One of the most hotly anticipated reveals in the wedding world will come when Markle steps out in her wedding dress, said Kim Ironmonger, designer and owner of Toronto's Valencienne Bridal.
"The minute the dress is coming out of the carriage, designers are very rapidly taking inspiration from that dress, or even actually copying that dress as close as possible," she said. "Whatever look they're going for, they could set a trend."
In recent years, Ironmonger said many of her clients have sought to replicate the long-sleeved lace the Duchess wore on her wedding day.
She anticipates that Markle will take wedding fashions in a bolder direction than the last royal bride, who perhaps due to proximity to the throne, wore a more conservative gown.
"I think Meghan is very unique, and she's going to be looking for a very different dress," predicts Ironmonger. "We're going to have some fun surprises."

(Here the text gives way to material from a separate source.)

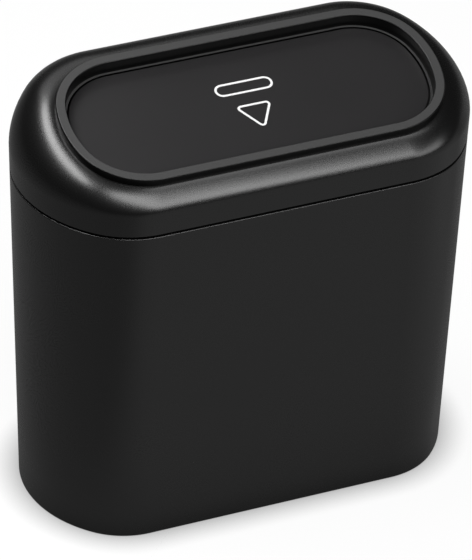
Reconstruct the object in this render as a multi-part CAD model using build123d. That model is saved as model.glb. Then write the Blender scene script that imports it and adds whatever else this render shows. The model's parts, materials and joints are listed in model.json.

Among the dressmakers who have been floated for the coveted royal commission are London-based luxury brand Ralph & Russo and Canadian-born designer Erdem Moralioglu's British fashion house, both of whom Ironmonger feels could pull off the embellished, princess-cut gown she envisions for Markle.
Toronto-based royal watcher Patricia Treble, who runs WriteRoyalty.com, said whichever designer Markle chooses, the dress will likely be preserved for posterity.
She said many royal wedding dresses are treated as "works of art" to be put on display, and some have even altered the course of fashion history.
For instance, colourful wedding gowns were all the rage when Queen Victoria wore a white dress to marry Prince Albert in 1840 -- a style decision that would later be credited with kicking off the white wedding tradition, said Treble.
But it's too soon to say whether Markle will be a style icon in the vein of Harry's late mother, Diana, Princess of Wales, she added.
However, she said she could see the soon-to-be royal making her mark on nuptial fashions, perhaps even upending the Victorian white wedding tradition by wearing blush pink.
"Until we actually see it, we won't (know). This is the fun," said Treble. "She could do anything she wants."